Extend the radioactive decay problem (Example 2) one more stage, that is, let ${\mathit{\lambda }}_{\mathbf{3}}$be the decay constant of polonium and find how much polonium there is at time t.

A radioactive decay problem where the Radium decays to Radon which decays to Polonium. The decay constant of polonium is given to be${\lambda }_3$.

For a linear differential equation$y\text{'}+Py=Q$,

$I=\int Pdx$ …… (3.4)

And the general solution is,

$\begin{array}{r}y{e}^I=\int Q{e}^{I}dx+c_{,}or\\ y=e^{-I}\int Q{e}^{I}dx+c{e}^{-I},\end{array}\}\mathbf{\text{where}}\mathit{I}\mathbf{=}\mathbf{\int }\mathit{P}\mathit{d}\mathit{x}$ ……(3.9)

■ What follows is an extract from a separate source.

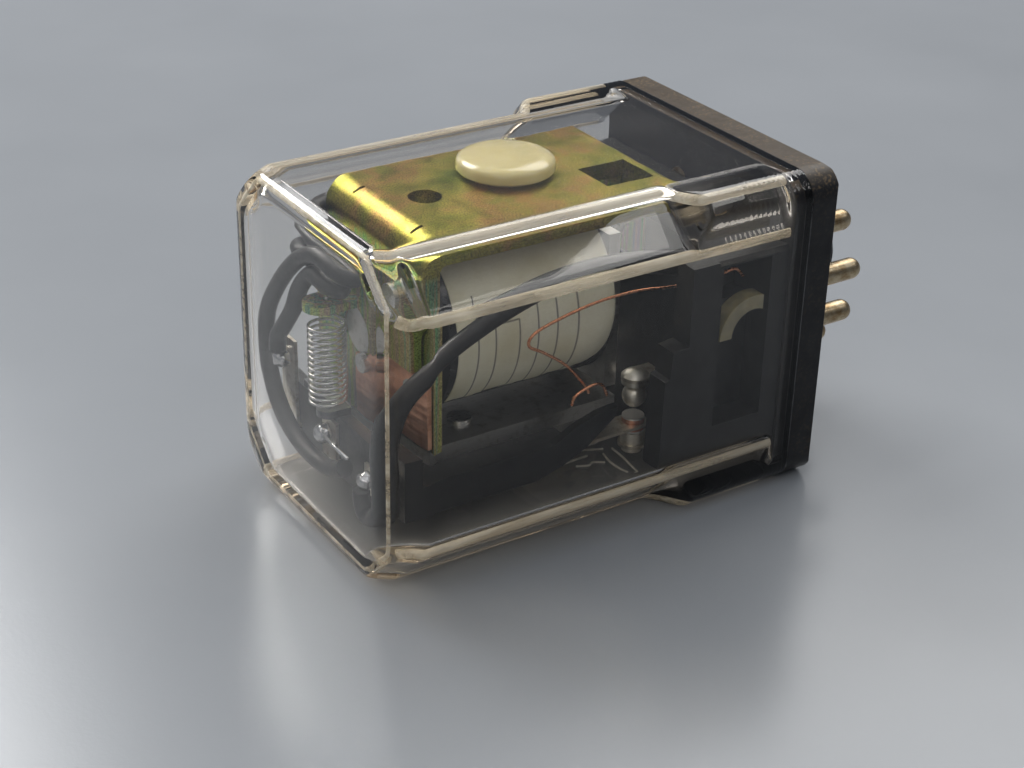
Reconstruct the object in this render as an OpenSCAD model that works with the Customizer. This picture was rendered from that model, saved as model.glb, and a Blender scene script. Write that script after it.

Consider the decay of Polonium.

The rate of change is the difference,

That is,$\frac{d{N}_3}{dt}+{\lambda }_3{N}_3=\frac{{\lambda }_1{\lambda }_2{N}_0}{{\lambda }_2-{\lambda }_1}\left(e^{-{\lambda }_{1}t}-e^{-{\lambda }_{2}t}\right)$

Hence, the equation will be in the form, $y\text{'}+Py=Q$.

By equation (3.4),

$$\begin{gathered} I=\int {\lambda }_{3}dt \\ ={\lambda }_{3}t \end{gathered}$$

That is,$e^I=e^{{\lambda }_{3}t}$

By equation (3.9), we can write,

$$\begin{gathered} N_3{e}^I=\int \left[\frac{{\lambda }_1{\lambda }_2{N}_0}{{\lambda }_2-{\lambda }_1}\left(e^{-{\lambda }_{1}t}-e^{-{\lambda }_{2}t}\right)\right]e^{{\lambda }_{3}t}dt \\ =\frac{{\lambda }_1{\lambda }_2{N}_0}{{\lambda }_2-{\lambda }_1}\int \left[e^{\left({\lambda }_3-{\lambda }_1\right)t}-e^{\left({\lambda }_3-{\lambda }_2\right)t}\right]dt \\ =\frac{{\lambda }_1{\lambda }_2{N}_0}{{\lambda }_2-{\lambda }_1}\left[\frac{e^{\left({\lambda }_3-{\lambda }_1\right)t}}{{\lambda }_3-{\lambda }_1}-\frac{e^{\left({\lambda }_3-{\lambda }_2\right)t}}{{\lambda }_3-{\lambda }_2}\right]+C \end{gathered}$$

Hence,

$N_3=\frac{{\lambda }_1{\lambda }_2{N}_0}{{\lambda }_2-{\lambda }_1}\left[\frac{e^{-{\lambda }_{1}t}}{{\lambda }_3-{\lambda }_1}-\frac{e^{-{\lambda }_{2}t}}{{\lambda }_3-{\lambda }_2}\right]+C{e}^{-{\lambda }_{3}t}$ …… (1)

Find the value of C, using the initial condition.

That is, take $t=0,N_3=0$, to get,

$$\begin{gathered} 0=\frac{{\lambda }_1{\lambda }_2{N}_0}{{\lambda }_2-{\lambda }_1}\left[\frac{1}{{\lambda }_3-{\lambda }_1}-\frac{1}{{\lambda }_3-{\lambda }_2}\right]+C \\ C=-\frac{{\lambda }_1{\lambda }_2{N}_0}{{\lambda }_2-{\lambda }_1}\left[\frac{1}{{\lambda }_3-{\lambda }_2}-\frac{1}{{\lambda }_3-{\lambda }_1}\right] \\ =\frac{{\lambda }_1{\lambda }_2{N}_0}{\left({\lambda }_3-{\lambda }_1\right)\left({\lambda }_3-{\lambda }_2\right)} \end{gathered}$$

Substitute back in equation (1), to get,

$N_3={\lambda }_1{\lambda }_2{N}_0\left[\frac{e^{-{\lambda }_{1}t}}{\left({\lambda }_2-{\lambda }_1\right)\left({\lambda }_3-{\lambda }_1\right)}+\frac{e^{-{\lambda }_{2}t}}{\left({\lambda }_1-{\lambda }_2\right)\left({\lambda }_3-{\lambda }_2\right)}+\frac{e^{-{\lambda }_{3}t}}{\left({\lambda }_1-{\lambda }_3\right)\left({\lambda }_2-{\lambda }_3\right)}\right]$